Je risque encore l’hypothèse qu’en ces temps de dictature sanitaire, alors que nous en sommes tous réduits à expérimenter presque dans notre chair à quel point le masque facial qu’on nous impose limite notre liberté, les Suisses ont pu profiter de cette votation pour manifester leur mauvaise humeur face à cette muselière.
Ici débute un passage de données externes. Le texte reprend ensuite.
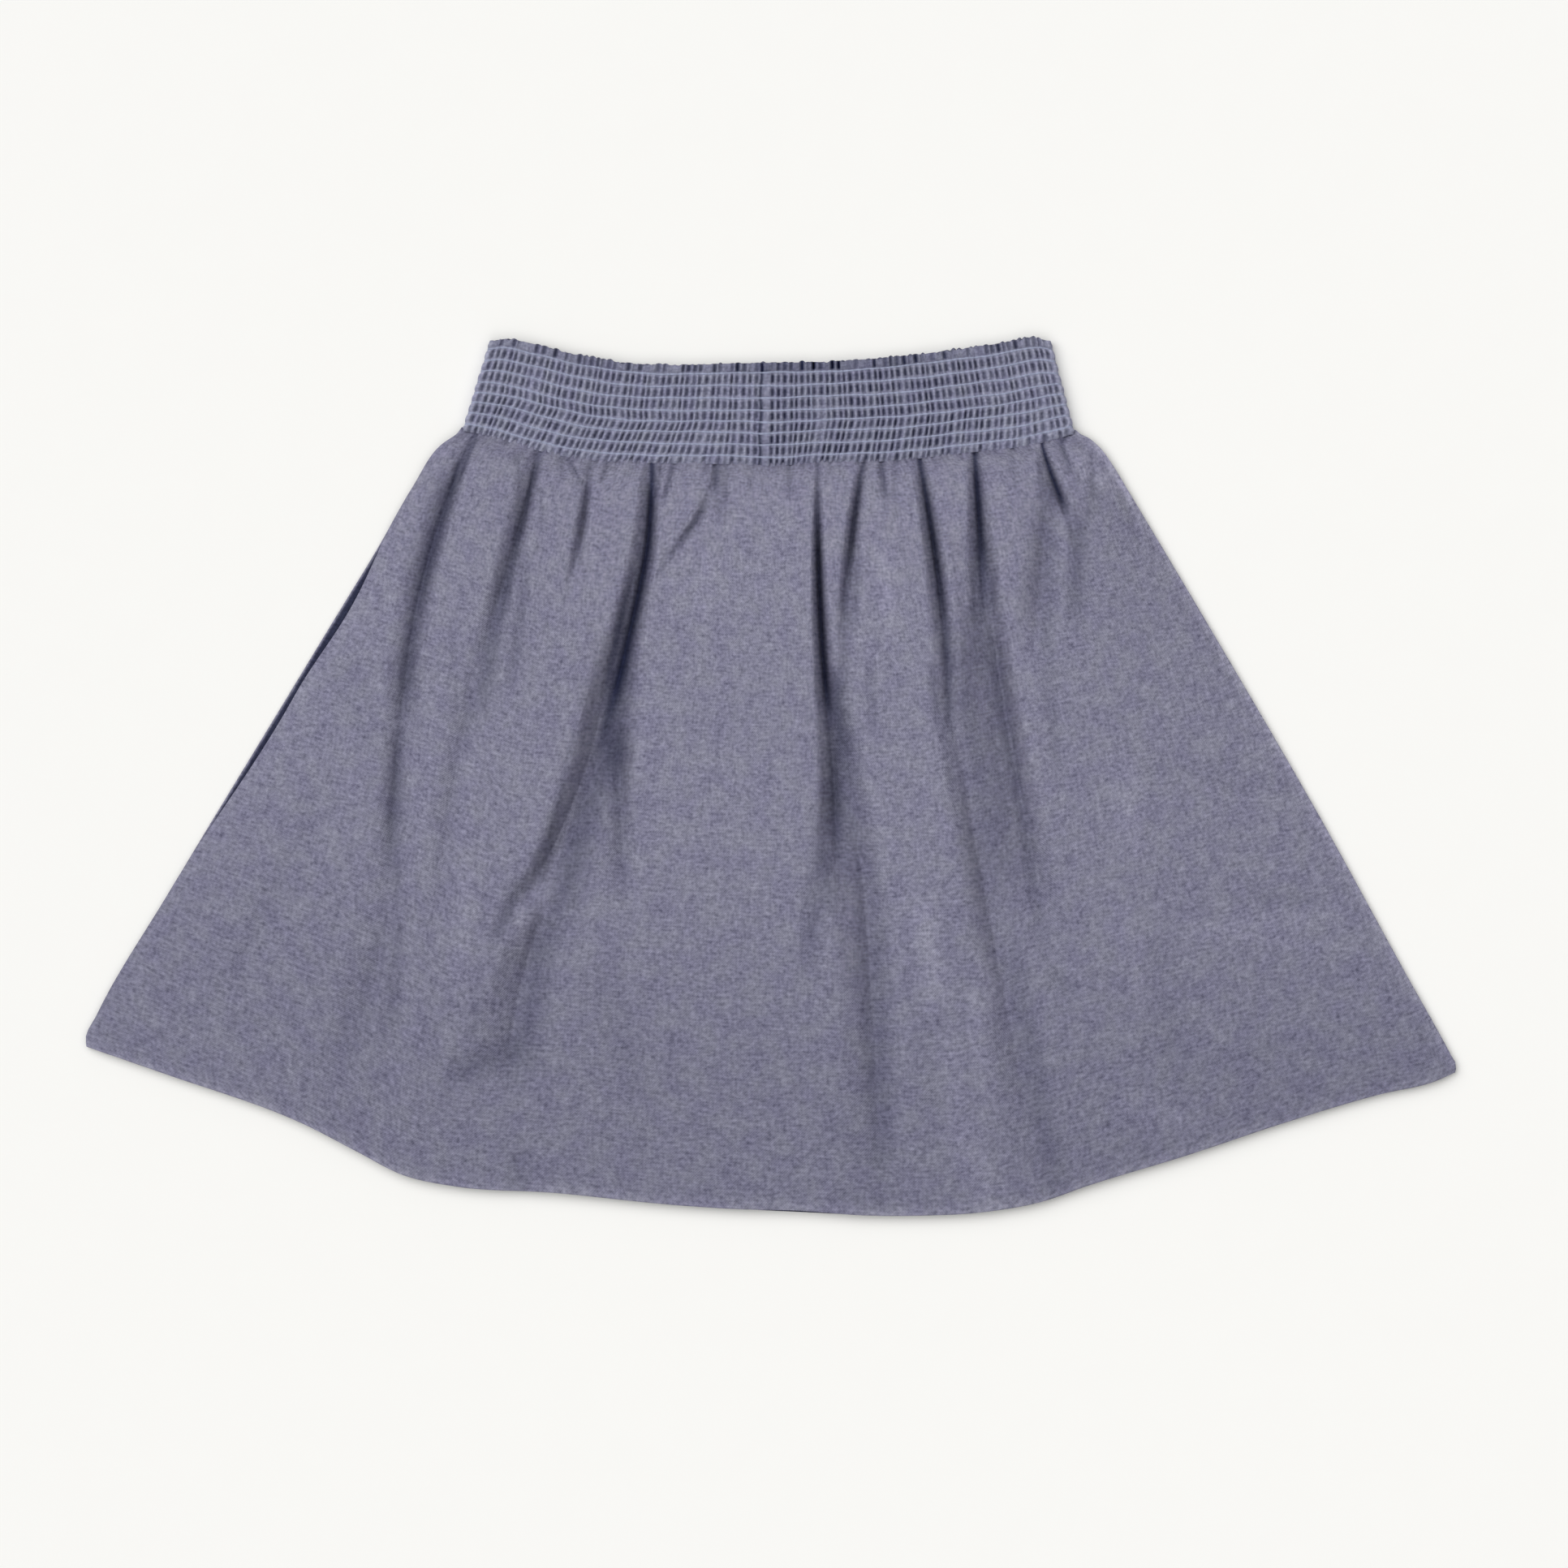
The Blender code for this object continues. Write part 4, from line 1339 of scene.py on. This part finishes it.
@dataclass(frozen=True)
class BandGrid:
    """Points of the waistband's ring, with what the threads need of them.

    across is each column's turn within its gather, from -0.5 to 0.5 with the pleat at 0.
    """

    outer: Array
    inner: Array
    tone: Array
    across: Array
    back: Array


@dataclass(frozen=True)
class Waistband:
    """One strip sewn into a ring at the centre back and gathered by rows of elastic thread.

    The rows of thread lie at shares of the way from the top edge down, and between them every
    gather stands up as a puff with a narrow pleat to both sides.
    """

    rows: tuple[float, ...] = (0.095, 0.220, 0.341, 0.465, 0.573, 0.680, 0.798, 0.915)
    gathers_left: int = 44
    gathers_right: int = 47
    gathers_front: int = 91
    seam_x: float = -3.9
    strip: float = 3.2
    cut_round: float = 0.74
    cut_height: float = 0.046
    cloth: float = 0.55
    laid_width: float = 216.0
    laid_height: float = 40.5
    row_height: float = 4.35
    puff: float = 1.05
    puff_edge: float = 2.5
    ruffle_puff: float = 0.85
    last_puff: float = 0.5
    pleat: float = 2.35
    pleat_width: float = 0.25
    pleat_start: float = 0.12
    pleat_span: float = 0.36
    pleat_least: float = 0.72
    flat_edge: float = 0.02
    ruffle_width: float = 0.30
    last_open: float = 0.6
    last_least: float = 0.35
    clump_least: float = 0.45
    front_pleat: float = 1.1
    front_rest: float = 0.35
    inset: float = 1.4
    fold_bulge: float = 0.55
    arc_steps: int = 6
    lean: float = 0.24
    lean_back: float = 0.8
    wander: float = 0.22
    scallop: float = 0.5
    scallop_reach: float = 3.0
    seam_waver: float = 0.22
    seam_reach: float = 2.5
    seam_dip: float = 0.7
    seam_width: float = 0.70
    seam_cloth: float = 0.55
    label_x: float = 19.0
    label_reach: float = 3.2
    label_ease: float = 0.4
    label_cells: tuple[int, int] = (3, 6)
    # Painted shade on the ring's inner face, where little light gets in
    inside_shade_tone: float = -0.5
    edge_radius: float = 1.0
    shades: BandShades = BandShades()

    # Shares of the way between two rows of thread, where the mesh has its own rows of points
    CELL = (0.0, 0.14, 0.30, 0.50, 0.70, 0.86)
    # Places within a gather where the mesh has its columns, on the back and on the front
    BACK_TURNS = (-0.5, -0.32, -0.17, 0.0, 0.17, 0.32)
    FRONT_TURNS = (-0.5, -0.2, 0.0, 0.2)
    INNER_STEP = 2
    # Distances of the columns next to the centre-back seam, to its right and to its left
    STRIP_MARKS = (0.0, 0.18, 0.38, 0.65, 1.1, 1.8, 2.5)
    SEAM_MARKS = (0.35, 0.16, 0.04)
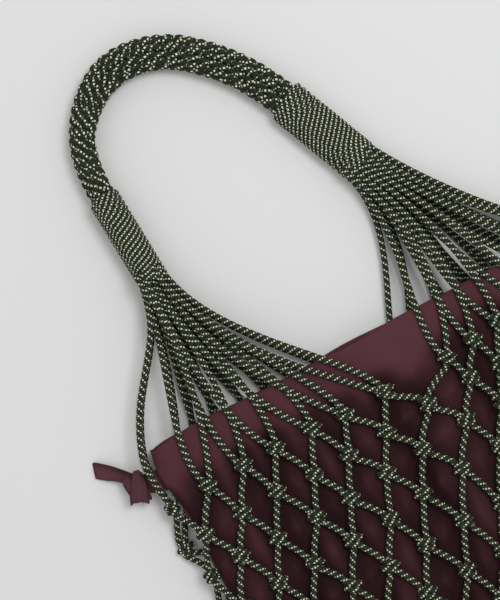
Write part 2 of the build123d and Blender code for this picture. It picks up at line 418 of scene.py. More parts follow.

Que va-t-il se passer maintenant ?

En recueillant non seulement la majorité du peuple, mais aussi une écrasante majorité des cantons, l’initiative, qui introduit dans la Constitution fédérale des règles applicables uniformément dans toute la Suisse, a consacré la légitimité d’une loi d’application fédérale. Pareille solution est d’ailleurs dans l’esprit, pour ne pas dire dans le texte, accepté par les Suisses.

Et pourtant.

Voici que le Conseil fédéral annonce son intention de se défiler et de confier aux cantons la responsabilité de mettre en œuvre dans leur propre législation (il y en aurait donc juste… vingt-six, autant que de cantons et de demi-cantons !). Ce serait une manière particulièrement perverse de fouler aux pieds la volonté du peuple et des cantons ; car ceux-ci ont justement exprimé leur intention de ne pas laisser les cantons, dont certains l’ont déjà fait, de manière très diverse comme au Tessin https://m3.ti.ch/CAN/RLeggi/public/index.php/raccolta-leggi/legge/num/25 (mais aussi pas du tout), réglementer en ordre dispersé une problématique qui concerne tout le pays et même notre civilisation tout entière.

Dans un sursaut identitaire rassurant, les Suissesses et les Suisses viennent de donner un signal fort contre la progression de l’islam radical. Nous ne laisserons pas le Conseil fédéral confisquer aux citoyens suisses la victoire que ceux-ci viennent de remporter sur l’islam radical.